Fig. 4. Non-canonical helical symmetry of the HRSV NC.

a Atomic model of the NC is filtered to 10 Å resolution and displayed as surface. Protomers in one asymetric unit are coloured dependent on their axial tilt following the colour code shown at the schematic underneath, the rest of the protomers are coloured in grey. b Protomers of the model in a are shown as sticks coloured dependent on the protomer axial tilt and numbered 1 to 35. c Plot showing the axial tilt (black), the radial position (grey) and the relative axial shift of each protomer.

Fig. 5. RNA accessibility and CTD-arm-mediated inter-turn interactions in the helical NC.

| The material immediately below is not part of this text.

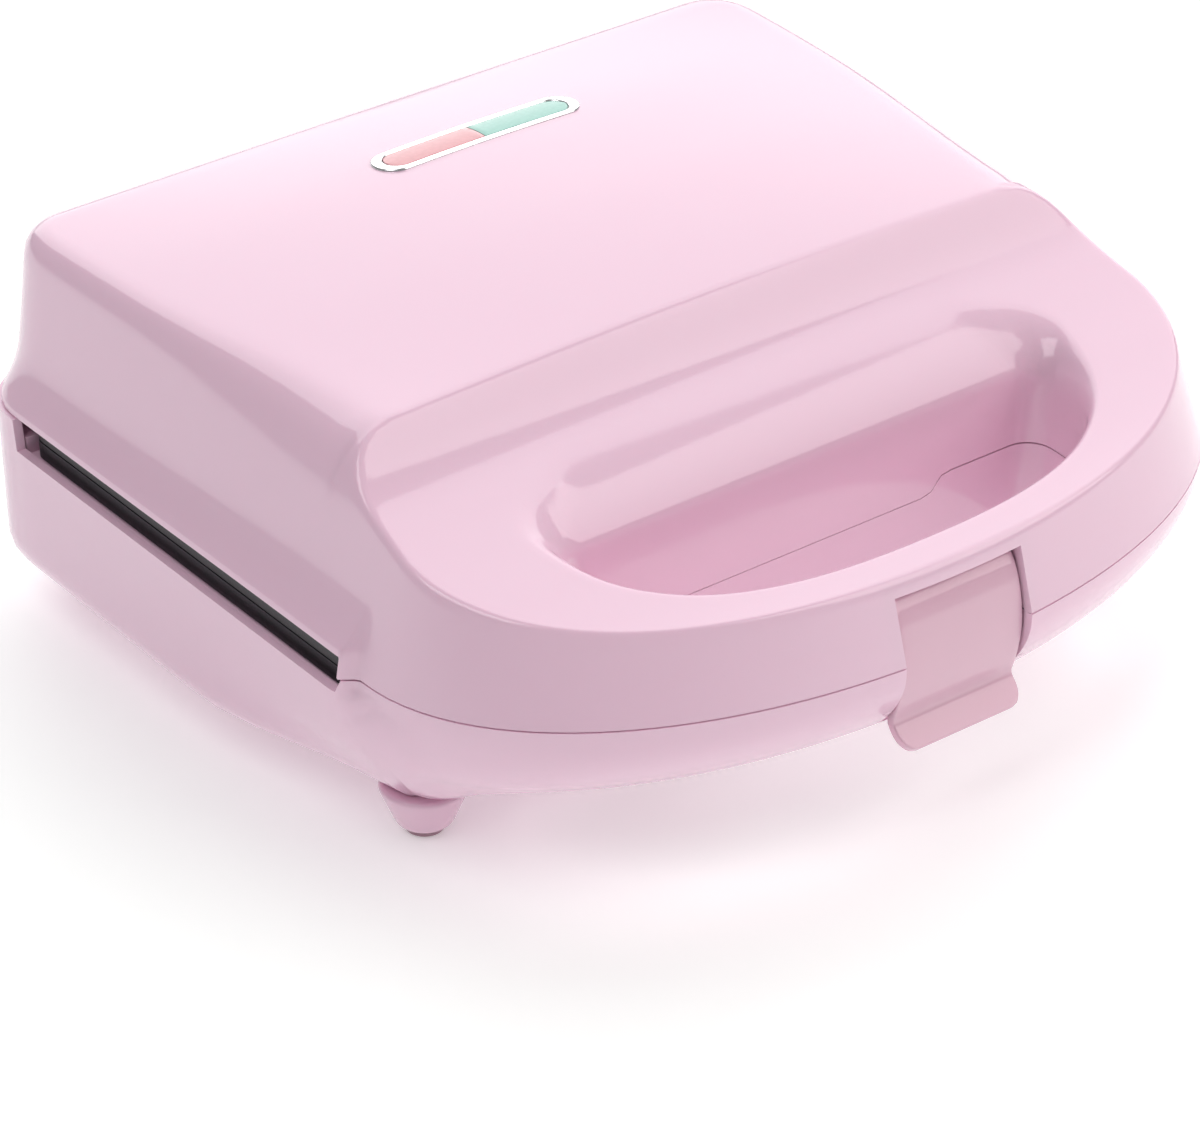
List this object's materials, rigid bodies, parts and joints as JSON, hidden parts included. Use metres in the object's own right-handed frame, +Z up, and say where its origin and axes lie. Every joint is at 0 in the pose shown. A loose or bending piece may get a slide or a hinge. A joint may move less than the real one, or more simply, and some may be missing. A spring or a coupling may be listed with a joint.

Cryo-EM map of the helical NC before further refinement of the asymmetric unit (EMD:17030) is shown in the middle, coloured as in Fig. 4 and as reminded in the schematic underneath the map, with protomers numbered as in Fig. 4. On the left, close-up views of two sets of opposing protomers from two successive helical turns are shown to illustrate the difference in the RNA accessibility, with the cryo-EM density in transparent grey and the atomic model represented as a ribbon and coloured as in Fig. 1. On the top right, a similarly-coloured view of the inter-turn interaction is shown to highlight the densities corresponding to the CTD-arm, with a corresponding two-protomer close-up underneath. RNA is in black.

Fig. 6. Canonical helical NCs and stacked assemblies formed by the N1-370 mutant.

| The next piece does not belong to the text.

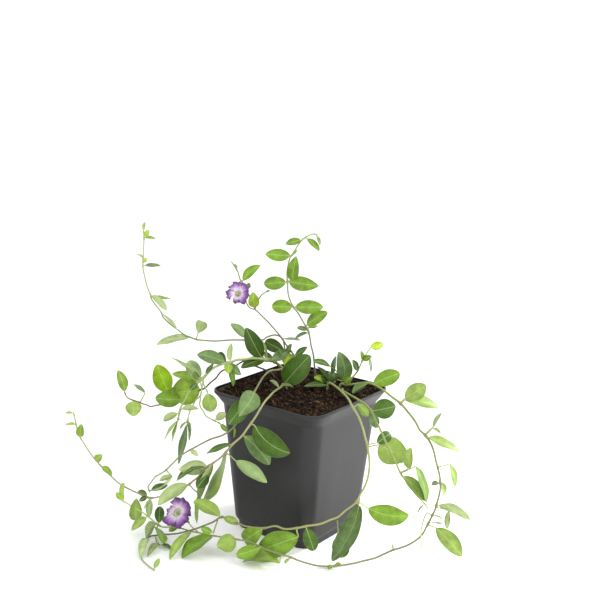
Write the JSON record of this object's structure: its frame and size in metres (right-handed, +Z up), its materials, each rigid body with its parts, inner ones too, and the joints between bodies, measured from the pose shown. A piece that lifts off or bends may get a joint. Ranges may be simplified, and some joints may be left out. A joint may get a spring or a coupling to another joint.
{
  "type": "potted periwinkle",
  "caption": "Lesser periwinkle (Vinca minor) in a square black nursery pot: trailing leafy stems with violet flowers hang over the rim and lie on the ground in front.",
  "frame": {"origin": "centre of the pot's flat underside", "axes": "+Z up, +X along the plant's spread to the right as seen from the front, +Y towards the back"},
  "size_m": [0.2724, 0.1366, 0.2099],
  "materials": {
    "pot_plastic": "moulded black plastic, satin",
    "compost": "rough dark compost",
    "foliage": "satin leaf, glossy on the upper face",
    "petal": "soft violet petal"
  },
  "bodies": {
    "root": {"pot": "pot_plastic", "soil": "compost", "upper_left_runner": "foliage", "upright_stem": "foliage", "flowering_stem": "foliage", "left_arching_stem": "foliage", "dark_left_stem": "foliage", "left_rim_runner": "foliage", "front_left_runner": "foliage", "front_runner": "foliage", "long_runner": "foliage", "inner_right_stem": "foliage", "crown_shoot": "foliage", "right_young_shoot": "foliage", "upper_flower": "petal", "lower_flower": "petal"}
  },
  "joints": []
}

a A representative micrograph of the N1-370 NCs featuring mostly helical NCs and rings, scale bar 200 Å. 6312 micrographs were selected for processing. b Cryo-EM map of the canonical N1-370 helical NC (EMD:17034), with one protomer coloured as in Fig. 1, scale bar 50 Å. c Close-up view of protomers from two successive helical turns are shown to illustrate the position of the CTD-arm and the absence of inter-turn interactions, with the cryo-EM map in transparent grey and the atomic model represented as a ribbon and coloured as in Fig. 1. d A representative micrograph of the N1-370 NCs featuring helical NCs, stacks and rings, scale bar 200 Å. 6312 micrographs were selected for further processing. e Cryo-EM map of the N1-370 stack (EMD:17038), with one protomer coloured as in Fig. 1, scale bar 50 Å. f Close-up of the cryo-EM map of the N1-370 stack and the atomic model highlighting the NTD-NTD interactions (similar to the ones in the N₁₀ double ring shown in Fig. 3c). g Alignment of the atomic models of the N₁₀ double ring and the N1-370 stack illustrating the difference in the orientation of the CTD-arms. One protomer of the N₁₀ double ring is shown in the bottom-right and coloured in orange, 4 protomers of the N1-370 stack are shown and coloured in beige, with the CTD-arms in yellow. RNA is in black. h Close-up of the atomic model of the N1-370 stack highlighting the CTD-CTD interactions. i Alignement of N protomers of the N₁₀ double ring (orange), the N1-370 stack (beige) and the HMPV N⁰P crystal structure (N⁰ in blue and P1-28 in brown) (PDB: 5FVD). Positions of the CTD-arms are indicated.